Friday, December 16th.

Woke up at 10:30 a.m. - a first in a while! And didn't take a nap later on!

Dropped off a modcloth return at my local post office. Picked up a vanilla latte as a reward for getting out of bed while the sun was still up.

Popped some frozen chocolate chip waffles in the toaster.
Checked emails. Did a job boards scan.
Applied to 3 jobs - had to register and fill out the big ole profile for each one, aka big time suck.

Called Boost Mobile again to set up my voicemail. This time, got through the automated bullshit and talked to a real LIVE PERSON who DIDN'T HAVE A THICK, OUTSOURCED HINDI ACCENT. Miraculous.

Had a turkey on kaiser. Was delish.

Went to the mall with the mother to do some returns/exchanges/store credit honoring dropped prices/shopping. Emerged victoriously with a '70s style printed shirtdress with a modern twist.

Got super annoyed with mom multiple times. These things are becoming more commonplace now. Frustrating to hear negative criticism when you're almost 30 years old and on a never-ending record. Drives me nuts. Today she has the balls to bring up something a third grade teacher said TWENTY YEARS AGO about my personality, to use as argument in how her criticism being drawn upon at hand is justified, in an 'I-Told-You-So' way.
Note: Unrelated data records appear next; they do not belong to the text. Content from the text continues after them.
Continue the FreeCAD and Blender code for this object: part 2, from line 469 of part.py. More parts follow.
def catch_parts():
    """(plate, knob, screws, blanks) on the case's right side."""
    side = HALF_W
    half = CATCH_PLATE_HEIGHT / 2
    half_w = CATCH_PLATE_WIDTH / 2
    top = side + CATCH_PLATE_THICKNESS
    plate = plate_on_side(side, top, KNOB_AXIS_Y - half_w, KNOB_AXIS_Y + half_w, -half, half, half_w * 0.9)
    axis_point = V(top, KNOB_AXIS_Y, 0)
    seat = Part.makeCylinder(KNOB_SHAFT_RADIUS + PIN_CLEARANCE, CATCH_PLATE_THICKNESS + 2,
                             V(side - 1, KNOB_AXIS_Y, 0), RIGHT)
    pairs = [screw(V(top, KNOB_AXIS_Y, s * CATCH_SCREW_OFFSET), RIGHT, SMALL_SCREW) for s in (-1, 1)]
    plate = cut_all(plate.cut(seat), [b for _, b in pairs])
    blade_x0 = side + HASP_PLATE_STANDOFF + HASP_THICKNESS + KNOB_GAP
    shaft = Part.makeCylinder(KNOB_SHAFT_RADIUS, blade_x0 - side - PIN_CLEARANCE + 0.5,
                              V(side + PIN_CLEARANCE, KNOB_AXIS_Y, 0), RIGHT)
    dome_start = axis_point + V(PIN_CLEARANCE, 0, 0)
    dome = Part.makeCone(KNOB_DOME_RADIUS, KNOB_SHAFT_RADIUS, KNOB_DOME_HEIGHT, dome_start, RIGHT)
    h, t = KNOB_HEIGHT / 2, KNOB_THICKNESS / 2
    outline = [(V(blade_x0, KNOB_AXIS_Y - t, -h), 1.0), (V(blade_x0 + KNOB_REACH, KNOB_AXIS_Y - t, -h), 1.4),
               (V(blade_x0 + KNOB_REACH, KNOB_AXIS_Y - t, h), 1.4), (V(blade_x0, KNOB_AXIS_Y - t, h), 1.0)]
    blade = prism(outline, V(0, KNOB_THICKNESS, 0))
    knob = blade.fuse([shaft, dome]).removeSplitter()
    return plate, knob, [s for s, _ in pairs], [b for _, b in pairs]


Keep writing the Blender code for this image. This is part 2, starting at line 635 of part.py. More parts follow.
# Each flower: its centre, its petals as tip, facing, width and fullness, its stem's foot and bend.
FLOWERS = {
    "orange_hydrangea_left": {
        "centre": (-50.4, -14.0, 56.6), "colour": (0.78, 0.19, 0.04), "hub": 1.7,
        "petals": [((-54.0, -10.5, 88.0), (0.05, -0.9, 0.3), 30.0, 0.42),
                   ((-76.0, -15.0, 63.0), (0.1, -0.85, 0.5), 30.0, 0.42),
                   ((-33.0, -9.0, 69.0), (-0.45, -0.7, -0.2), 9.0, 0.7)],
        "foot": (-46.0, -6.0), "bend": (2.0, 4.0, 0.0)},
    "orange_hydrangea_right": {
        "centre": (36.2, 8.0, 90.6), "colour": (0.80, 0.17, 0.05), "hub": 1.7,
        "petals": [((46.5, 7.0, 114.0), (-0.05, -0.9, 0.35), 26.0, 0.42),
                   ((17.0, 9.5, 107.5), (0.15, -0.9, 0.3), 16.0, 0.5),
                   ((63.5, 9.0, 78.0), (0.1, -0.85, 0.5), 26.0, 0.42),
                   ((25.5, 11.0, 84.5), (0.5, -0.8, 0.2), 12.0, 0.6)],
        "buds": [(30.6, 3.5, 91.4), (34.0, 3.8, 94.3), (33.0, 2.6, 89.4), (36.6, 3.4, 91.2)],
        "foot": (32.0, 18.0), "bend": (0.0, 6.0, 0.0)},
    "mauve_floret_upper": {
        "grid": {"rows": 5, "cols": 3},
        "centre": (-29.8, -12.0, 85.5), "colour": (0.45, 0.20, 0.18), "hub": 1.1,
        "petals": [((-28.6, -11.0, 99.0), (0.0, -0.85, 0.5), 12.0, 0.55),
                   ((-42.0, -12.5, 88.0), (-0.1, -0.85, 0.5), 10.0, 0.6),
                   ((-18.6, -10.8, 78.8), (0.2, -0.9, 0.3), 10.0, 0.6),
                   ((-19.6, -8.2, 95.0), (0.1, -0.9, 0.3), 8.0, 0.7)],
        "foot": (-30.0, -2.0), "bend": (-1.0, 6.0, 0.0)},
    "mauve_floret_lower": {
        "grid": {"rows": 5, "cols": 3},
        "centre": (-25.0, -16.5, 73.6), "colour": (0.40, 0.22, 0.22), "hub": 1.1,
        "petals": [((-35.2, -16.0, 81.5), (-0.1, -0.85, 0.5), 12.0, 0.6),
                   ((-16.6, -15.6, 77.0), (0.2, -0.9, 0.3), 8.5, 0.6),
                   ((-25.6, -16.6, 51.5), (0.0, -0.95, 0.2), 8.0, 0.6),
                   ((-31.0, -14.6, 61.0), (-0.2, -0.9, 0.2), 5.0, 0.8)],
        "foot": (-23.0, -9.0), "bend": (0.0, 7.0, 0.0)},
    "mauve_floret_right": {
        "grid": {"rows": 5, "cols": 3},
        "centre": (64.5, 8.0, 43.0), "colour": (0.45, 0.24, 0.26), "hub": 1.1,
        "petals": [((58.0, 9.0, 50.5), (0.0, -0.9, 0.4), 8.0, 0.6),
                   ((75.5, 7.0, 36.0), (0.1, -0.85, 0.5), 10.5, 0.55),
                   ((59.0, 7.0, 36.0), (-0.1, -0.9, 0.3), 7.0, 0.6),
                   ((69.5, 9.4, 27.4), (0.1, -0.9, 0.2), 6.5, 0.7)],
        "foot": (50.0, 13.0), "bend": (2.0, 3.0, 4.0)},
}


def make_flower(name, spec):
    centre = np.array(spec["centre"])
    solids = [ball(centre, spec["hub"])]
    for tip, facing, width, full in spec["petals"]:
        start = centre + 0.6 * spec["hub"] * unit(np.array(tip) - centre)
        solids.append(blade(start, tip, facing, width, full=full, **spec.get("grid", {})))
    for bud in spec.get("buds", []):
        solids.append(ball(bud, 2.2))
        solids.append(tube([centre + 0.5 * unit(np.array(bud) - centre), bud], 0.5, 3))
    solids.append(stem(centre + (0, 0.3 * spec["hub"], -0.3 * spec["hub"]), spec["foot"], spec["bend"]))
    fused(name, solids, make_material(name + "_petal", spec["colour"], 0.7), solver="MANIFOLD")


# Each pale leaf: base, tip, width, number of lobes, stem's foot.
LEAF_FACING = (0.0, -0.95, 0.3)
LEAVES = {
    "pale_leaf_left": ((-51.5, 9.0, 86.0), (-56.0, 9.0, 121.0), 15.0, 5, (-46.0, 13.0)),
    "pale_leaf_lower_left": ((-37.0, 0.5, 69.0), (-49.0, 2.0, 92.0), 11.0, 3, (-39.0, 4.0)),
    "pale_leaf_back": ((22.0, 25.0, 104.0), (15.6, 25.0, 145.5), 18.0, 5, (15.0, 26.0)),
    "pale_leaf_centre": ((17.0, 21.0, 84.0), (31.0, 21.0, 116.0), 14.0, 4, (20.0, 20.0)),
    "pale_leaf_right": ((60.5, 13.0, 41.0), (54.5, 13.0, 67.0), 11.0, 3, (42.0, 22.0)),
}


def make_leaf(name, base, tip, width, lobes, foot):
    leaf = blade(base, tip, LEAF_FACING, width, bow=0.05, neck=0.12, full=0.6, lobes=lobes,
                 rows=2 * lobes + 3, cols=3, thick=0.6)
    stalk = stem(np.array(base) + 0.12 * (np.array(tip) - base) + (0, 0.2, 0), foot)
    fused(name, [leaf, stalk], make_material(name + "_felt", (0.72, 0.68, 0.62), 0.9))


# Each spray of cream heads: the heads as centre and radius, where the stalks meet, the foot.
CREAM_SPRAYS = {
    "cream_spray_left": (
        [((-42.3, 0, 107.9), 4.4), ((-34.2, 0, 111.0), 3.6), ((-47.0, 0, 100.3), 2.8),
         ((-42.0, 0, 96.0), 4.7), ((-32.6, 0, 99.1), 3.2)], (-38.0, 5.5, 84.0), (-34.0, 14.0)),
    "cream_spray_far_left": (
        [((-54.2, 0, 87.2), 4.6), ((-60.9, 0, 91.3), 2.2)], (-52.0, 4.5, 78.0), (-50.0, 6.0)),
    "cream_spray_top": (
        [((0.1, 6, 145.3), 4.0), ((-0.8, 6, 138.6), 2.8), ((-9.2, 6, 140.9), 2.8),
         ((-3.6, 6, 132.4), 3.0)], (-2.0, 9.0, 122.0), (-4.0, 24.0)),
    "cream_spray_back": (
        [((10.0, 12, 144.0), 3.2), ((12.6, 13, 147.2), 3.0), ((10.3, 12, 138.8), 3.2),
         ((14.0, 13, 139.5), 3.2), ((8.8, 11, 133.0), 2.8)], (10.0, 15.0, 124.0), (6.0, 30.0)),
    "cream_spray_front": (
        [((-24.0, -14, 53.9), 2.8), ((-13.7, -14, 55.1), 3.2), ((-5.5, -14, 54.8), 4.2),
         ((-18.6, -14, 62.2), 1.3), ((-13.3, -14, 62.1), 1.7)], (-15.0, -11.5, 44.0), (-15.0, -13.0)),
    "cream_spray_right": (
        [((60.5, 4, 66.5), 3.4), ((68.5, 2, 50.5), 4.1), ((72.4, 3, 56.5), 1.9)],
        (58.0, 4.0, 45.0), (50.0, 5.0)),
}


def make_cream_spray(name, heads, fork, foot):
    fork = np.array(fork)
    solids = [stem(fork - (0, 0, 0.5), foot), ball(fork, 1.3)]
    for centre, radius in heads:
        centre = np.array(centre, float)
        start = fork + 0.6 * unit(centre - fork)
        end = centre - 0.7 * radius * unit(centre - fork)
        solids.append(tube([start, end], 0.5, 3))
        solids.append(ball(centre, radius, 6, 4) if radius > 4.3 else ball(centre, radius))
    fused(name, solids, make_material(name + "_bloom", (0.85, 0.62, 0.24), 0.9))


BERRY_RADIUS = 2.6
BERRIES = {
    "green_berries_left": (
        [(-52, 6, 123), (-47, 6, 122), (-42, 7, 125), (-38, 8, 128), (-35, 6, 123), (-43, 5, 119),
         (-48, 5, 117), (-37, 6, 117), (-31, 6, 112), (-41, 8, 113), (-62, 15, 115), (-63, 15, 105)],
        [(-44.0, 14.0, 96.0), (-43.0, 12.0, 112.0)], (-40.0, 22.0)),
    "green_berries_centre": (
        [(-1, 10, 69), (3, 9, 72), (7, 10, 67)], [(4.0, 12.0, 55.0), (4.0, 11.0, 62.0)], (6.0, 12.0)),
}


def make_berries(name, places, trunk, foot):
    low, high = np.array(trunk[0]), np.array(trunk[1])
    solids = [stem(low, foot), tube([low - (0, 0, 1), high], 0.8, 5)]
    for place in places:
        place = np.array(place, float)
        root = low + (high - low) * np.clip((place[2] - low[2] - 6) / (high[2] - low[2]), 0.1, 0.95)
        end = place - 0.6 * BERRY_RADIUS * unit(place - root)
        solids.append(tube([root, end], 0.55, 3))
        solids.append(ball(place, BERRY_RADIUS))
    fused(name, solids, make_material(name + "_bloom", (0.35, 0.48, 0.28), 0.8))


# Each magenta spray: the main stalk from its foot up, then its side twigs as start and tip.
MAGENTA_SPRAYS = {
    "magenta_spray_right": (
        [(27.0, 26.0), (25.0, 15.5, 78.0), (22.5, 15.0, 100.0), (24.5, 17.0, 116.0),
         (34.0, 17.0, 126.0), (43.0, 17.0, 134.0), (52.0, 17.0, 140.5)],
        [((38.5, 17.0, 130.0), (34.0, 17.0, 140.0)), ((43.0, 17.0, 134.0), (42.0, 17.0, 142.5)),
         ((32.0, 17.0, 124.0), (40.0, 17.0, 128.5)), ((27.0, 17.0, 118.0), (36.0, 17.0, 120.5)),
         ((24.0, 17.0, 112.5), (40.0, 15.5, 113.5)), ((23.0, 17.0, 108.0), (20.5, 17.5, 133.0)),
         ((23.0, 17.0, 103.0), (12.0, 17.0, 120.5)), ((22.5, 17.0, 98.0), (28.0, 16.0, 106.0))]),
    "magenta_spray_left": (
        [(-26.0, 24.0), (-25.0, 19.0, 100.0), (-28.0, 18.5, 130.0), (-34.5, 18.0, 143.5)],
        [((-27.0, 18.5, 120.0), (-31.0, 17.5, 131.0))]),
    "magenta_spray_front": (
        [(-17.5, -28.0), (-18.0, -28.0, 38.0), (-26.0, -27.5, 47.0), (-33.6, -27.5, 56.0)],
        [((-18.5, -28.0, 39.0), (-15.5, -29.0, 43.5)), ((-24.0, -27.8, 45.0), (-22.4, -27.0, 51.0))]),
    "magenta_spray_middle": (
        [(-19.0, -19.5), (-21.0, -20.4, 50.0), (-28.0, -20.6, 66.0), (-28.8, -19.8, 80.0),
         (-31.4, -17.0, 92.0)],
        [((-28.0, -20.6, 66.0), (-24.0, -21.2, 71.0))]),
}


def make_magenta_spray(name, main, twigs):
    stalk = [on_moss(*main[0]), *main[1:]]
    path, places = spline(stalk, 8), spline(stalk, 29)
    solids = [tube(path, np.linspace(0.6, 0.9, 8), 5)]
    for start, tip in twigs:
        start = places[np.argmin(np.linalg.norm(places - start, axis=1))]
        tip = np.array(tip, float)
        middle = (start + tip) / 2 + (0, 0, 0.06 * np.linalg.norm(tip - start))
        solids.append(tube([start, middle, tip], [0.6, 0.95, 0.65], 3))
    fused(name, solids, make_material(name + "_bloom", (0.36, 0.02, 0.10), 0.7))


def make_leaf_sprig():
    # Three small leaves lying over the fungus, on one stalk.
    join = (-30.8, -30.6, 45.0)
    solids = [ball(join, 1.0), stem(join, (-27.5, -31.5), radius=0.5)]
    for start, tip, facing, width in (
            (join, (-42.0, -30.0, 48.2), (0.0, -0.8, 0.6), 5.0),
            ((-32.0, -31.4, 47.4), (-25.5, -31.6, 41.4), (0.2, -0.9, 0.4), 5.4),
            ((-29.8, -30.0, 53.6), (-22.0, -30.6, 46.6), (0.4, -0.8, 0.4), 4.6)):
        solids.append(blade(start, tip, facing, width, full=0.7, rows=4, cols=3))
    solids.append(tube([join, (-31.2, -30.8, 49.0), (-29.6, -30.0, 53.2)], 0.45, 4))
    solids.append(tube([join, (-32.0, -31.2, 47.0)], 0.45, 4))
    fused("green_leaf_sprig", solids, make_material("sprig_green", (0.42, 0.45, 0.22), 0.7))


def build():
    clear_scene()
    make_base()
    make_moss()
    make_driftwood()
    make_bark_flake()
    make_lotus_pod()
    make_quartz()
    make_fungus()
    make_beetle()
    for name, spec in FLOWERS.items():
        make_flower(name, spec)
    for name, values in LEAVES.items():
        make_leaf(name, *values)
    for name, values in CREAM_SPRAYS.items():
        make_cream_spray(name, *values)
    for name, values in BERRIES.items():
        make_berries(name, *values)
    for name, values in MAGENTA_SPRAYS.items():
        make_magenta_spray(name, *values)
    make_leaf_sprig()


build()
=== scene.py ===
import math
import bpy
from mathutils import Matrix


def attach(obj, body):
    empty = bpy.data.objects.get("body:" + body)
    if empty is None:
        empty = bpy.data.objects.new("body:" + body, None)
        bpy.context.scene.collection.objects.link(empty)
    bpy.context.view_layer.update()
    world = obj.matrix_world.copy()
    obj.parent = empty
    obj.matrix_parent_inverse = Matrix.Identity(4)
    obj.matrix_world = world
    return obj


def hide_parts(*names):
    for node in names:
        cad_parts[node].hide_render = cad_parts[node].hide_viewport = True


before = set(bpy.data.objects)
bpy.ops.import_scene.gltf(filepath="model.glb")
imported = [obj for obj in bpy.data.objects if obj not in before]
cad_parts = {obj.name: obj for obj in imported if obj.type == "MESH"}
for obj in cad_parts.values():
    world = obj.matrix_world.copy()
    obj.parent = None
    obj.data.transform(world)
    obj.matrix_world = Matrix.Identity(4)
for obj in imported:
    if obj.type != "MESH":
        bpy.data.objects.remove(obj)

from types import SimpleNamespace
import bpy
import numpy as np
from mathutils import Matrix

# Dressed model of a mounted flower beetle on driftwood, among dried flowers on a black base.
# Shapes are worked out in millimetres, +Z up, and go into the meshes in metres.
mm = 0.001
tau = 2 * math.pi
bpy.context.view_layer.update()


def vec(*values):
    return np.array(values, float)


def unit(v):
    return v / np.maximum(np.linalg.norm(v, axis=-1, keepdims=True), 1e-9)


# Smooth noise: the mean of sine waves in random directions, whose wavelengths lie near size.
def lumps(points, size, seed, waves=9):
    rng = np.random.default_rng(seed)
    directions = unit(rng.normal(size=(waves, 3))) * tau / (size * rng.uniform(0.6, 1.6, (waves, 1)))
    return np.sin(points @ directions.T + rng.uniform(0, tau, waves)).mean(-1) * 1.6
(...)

Thought crossed my mind that I seriously can't wait to get a job and get out of the house. I miss my independence. Having my own place. My own kitchen. You know, my own LIFE.

For some reason breaking out like a fucking teenager the past few weeks. Probably hormones and stress. Just want it to go away already - I'm not drinking or smoking, I don't eat fast food or other unhealthy options, I've been hitting the gym 5 times a week, I'm unemployed, and I don't have a boyfriend so there is no action of love happening in my life. Can't I at least have decent looking skin?

Came home, noshed on some crackers but the mother insisted on having dinner. Went to the gym and almost puked with all that food sitting in my stomach. Never again.

Took a hot shower. Checked the job boards again. Made plans for tomorrow.

Brainstormed ways of promoting the family business. Getting web marketing ideas. Why did these not occur to me before???

Hosting a friend from out of town. Her neediness is getting a bit irritating. Never knew her to be that needy. She's known for being aggressively independent and selfish at times, and never lacking in assertiveness. But, then again, these are unusual times for both of us. She's been coming off pretty needy and unmotivated the past few weeks. God help us if we're both depressed at the same time while she's visiting.

Started thinking last night about more hot spots for food in LA. Food dreams getting stronger.

Applied to 3 more jobs on Mediabistro. Called it after that.

Was starved around midnight so had an orange and a pb&j on wheat English muffin.

Received 1 job rejection email.

Total jobs applied to: 6.
Total job rejections: 1.

Total purchases while currently unemployed: 1 coffee, 1 dress.